The memos obtained by Georgia Secretary of State Brad Raffensperger and reviewed by Just the News provide a rare window into the stage management that occurred between the Biden DOJ and its allies in Congress on what were supposed to be independent hearings.
They show Greenfeld initiated the Q&A sharing back on Oct. 3, 2021, a few days before Clarke was slated to testify in the Senate Judiciary Committee on voting rights and a new bill being considered to honor the late Congressman John Lewis.
"Sara, Just checking in to see if you know if your boss is planning to come to the three SJC hearings with DOJ witnesses this week: VAWA, Antitrust nominee, and Voting Rights, and what questions he might ask if he does come," Greenfeld wrote Schaumberg. "We'd appreciate any intel you might have."
Schaumberg obliged, confirming the senator would be going to the hearings and suggesting the line of questioning and even the preamble the senator would use to frame the question to Clarke.
"Wind-up: Mitch McConnell says the John Lewis voting rights bill is quote 'unnecessary,'" Schaumberg wrote. "According to him, it's already illegal to discriminate in voting based on race, so no one's voting rights are threatened. [See TAB F] Yet Georgia just recently passed a law restricting voting access that particularly targets voting by mail.
"These restrictions were adopted right after the November 2020 election, where, incidentally, voters of color relied on absentee ballots at unprecedented levels and in the case of Black and Asian voters — at higher rates than White voters."
Ossoff's team forwarded at least four questions the senator planned to ask, including one about the need to protect poll workers from possible violence or intimidation that included a suggested answer endorsing Ossoff's new legislation.
"Election workers are vital to free and fair elections," Schaumberg wrote, providing DOJ with the senator's "wind up," followed by his planned question and the answer he expected to elicit. "That is why, earlier this week, I introduced legislation to expand and strengthen protections for election workers, as well polling places and other election infrastructure, which is included in the John Lewis bill.
"Question: Do you expect these threats to continue to grow and why is it important to expand current protections in the law?
"Expected Answer: It's critical that the law protects the full complement of people involved in ensuring elections are run smoothly. That means expanding current protections for election officials to make sure they [sic] law also protects their families, volunteer election workers, and the people who set up and maintain voting equipment.
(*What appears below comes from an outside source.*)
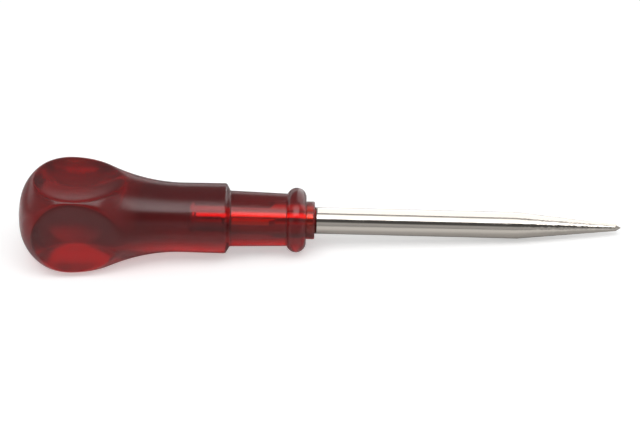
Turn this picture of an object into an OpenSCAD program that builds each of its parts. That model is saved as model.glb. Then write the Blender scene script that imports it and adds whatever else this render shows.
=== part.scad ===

"It also means protecting polling places and other infrastructure involved in voting, like tabulation centers. That's why inclusion of your legislation a critical part of the John Lewis bill."
Video of the hearing shows Ossoff asked some of the questions almost exactly as presented in the email, and Clarke's answer to the poll workers protection question closely followed the script, even endorsing the senator's legislation while adding some actions her boss, Attorney General Merrick Garland, took.
"We know that threats, harassment of poll workers and election officials is a real issue," Clarke answered at the hearing. "And we also know these individuals work tirelessly to run elections in our country. And Americans deserve a process which is fair and open, and poll workers and elections officials who conduct these elections in their communities deserve to be able to do their job free from harassment.
"The attorney general has convened an elections threat task force to deal with this issue, and the department welcomes the provisions of this bill which would put in place important protection to counter this very real threat."
The DOJ and Ossoff's office did not immediately return calls seeking comment.
Republicans and outside experts said the emails provide a troubling example of a senator coordinating questions rather than conducting independent congressional oversight.
Some alluded to an episode in the 2016 election in which CNN contributor Donna Brazile leaked a potential question to Hillary Clinton's campaign during a town hall broadcast. Brazile later apologized, writing in an essay she would "forever regret" her actions. CNN dropped Brazile, but Fox News immediately picked her up despite the controversy.
"We senators ought to take our constitutional duty of oversight very seriously," Sen. Charles Grassley (R-Iowa), ranking member of the Senate Judiciary Committee, told Just the News. "Coordinating friendly questions and answers with the agency in advance of hearings might serve your political interests, but it fails to improve accountability to the taxpayer.
"When it comes to oversight, we should be playing hard ball, not tee ball."